With the climate change agreement in Paris, governments have made a stronger commitment than ever to tackle climate change. But new research reveals that Brazil – along with 167 other countries around the world – has failed to include a significant focus on community tenure in its Intended Nationally Determined Contribution (INDC), which will determine how it approaches climate change mitigation and adaptation. Brazil knows the impact of securing indigenous rights – the world’s most forested countries all know this – so now is the time to move forward with protecting indigenous rights, not to dismantle the progress the country has made.
This is a time of political change in Brazil, fast and furious, but the battle is long from over. This week, one of the most active adversaries of indigenous rights, Senator Romero Jucá, resigned his post as Minister of Planning after only 10 days, amid a corruption scandal. I still have hope that the current trends on Indigenous Peoples’ rights will be reversed. I can’t see a better way for us Brazilians to respect human rights, or contribute to the battle against climate change.

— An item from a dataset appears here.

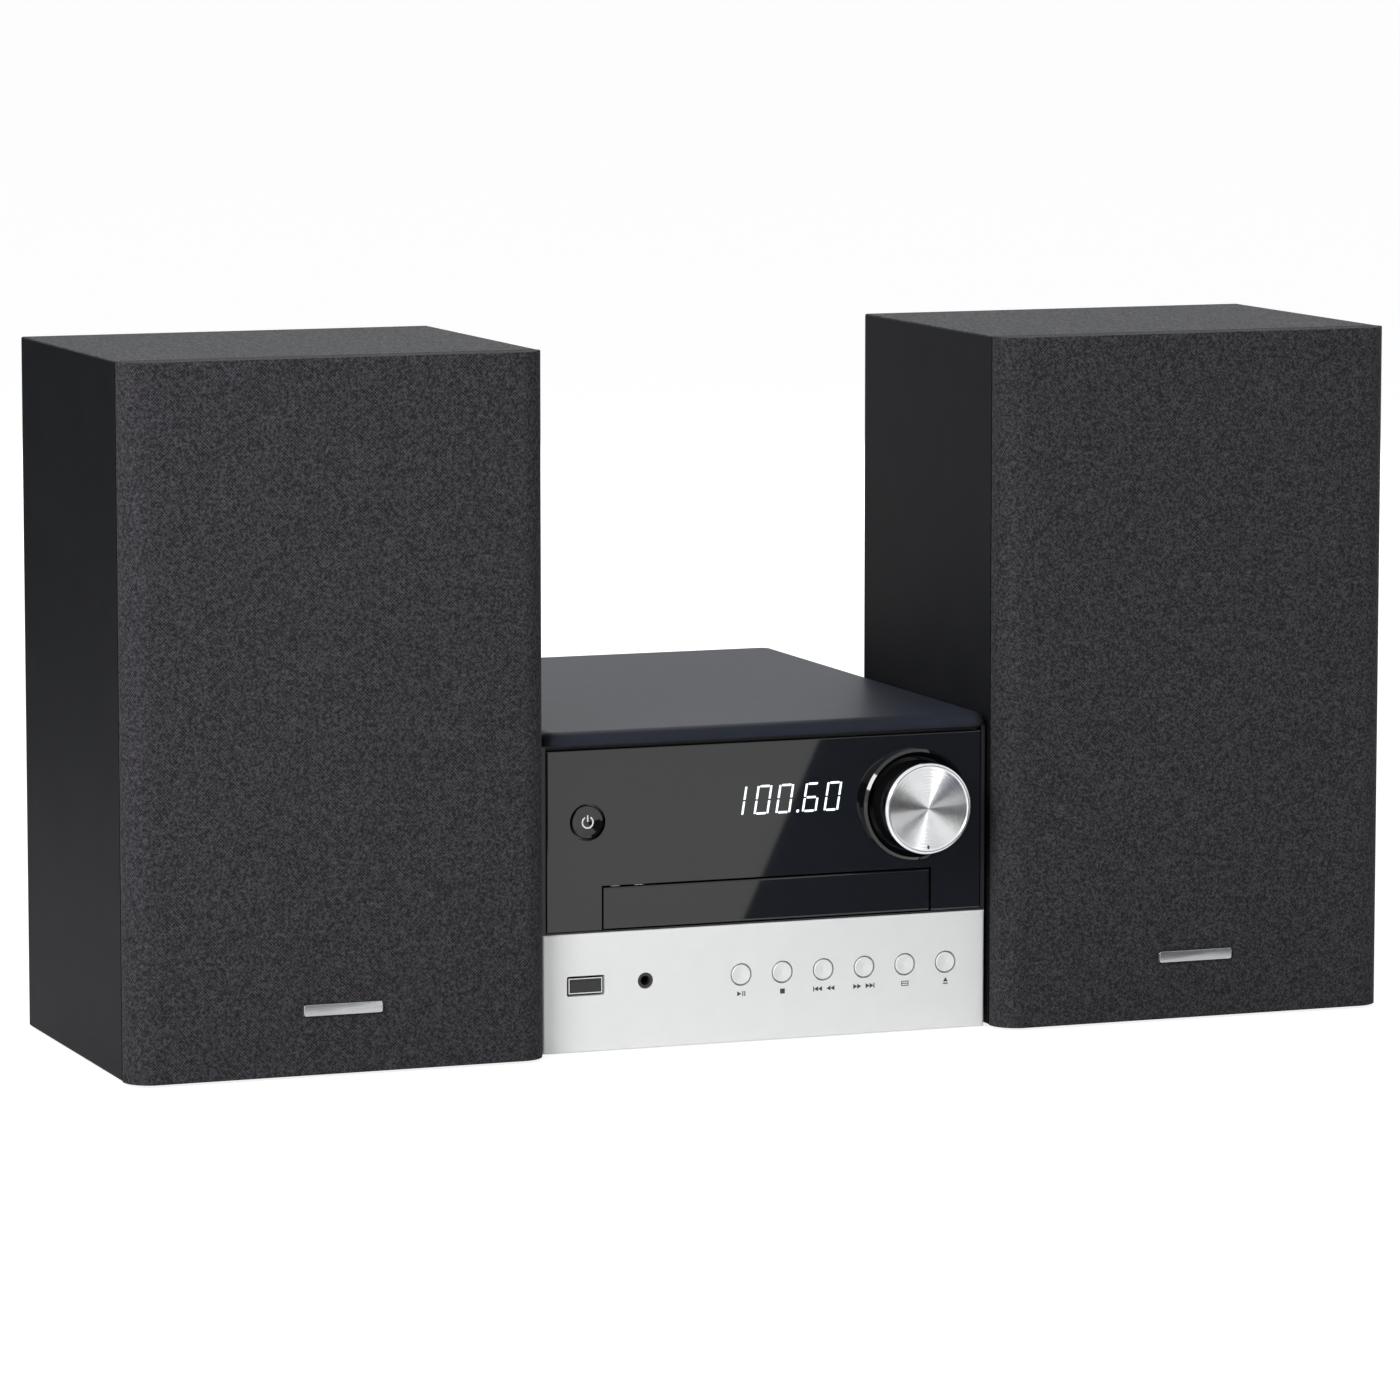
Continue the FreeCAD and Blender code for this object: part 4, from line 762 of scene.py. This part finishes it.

Dr. Luiz Carlos Joels is an experienced forester with a Ph.D. in geography. He has worked for over 30 years in the Brazilian Amazon on issues relating to forests, traditional communities, the environment, rural development, science and technology. He was previously employed by the Amazonas State Agricultural Extension Company, World Wildlife Fund, the Brazilian Institute for Research in the Amazon, the Ministry of the Environment, the Ministry of Science and Technology and the Brazilian Forest Service, where he served as director. Dr. Joels has also participated in National Councils on the environment, forests, biodiversity, Agenda 21 and deforestation control. He resides in Rio de Janeiro where he works as an independent consultant and volunteers with Amazonian NGOs.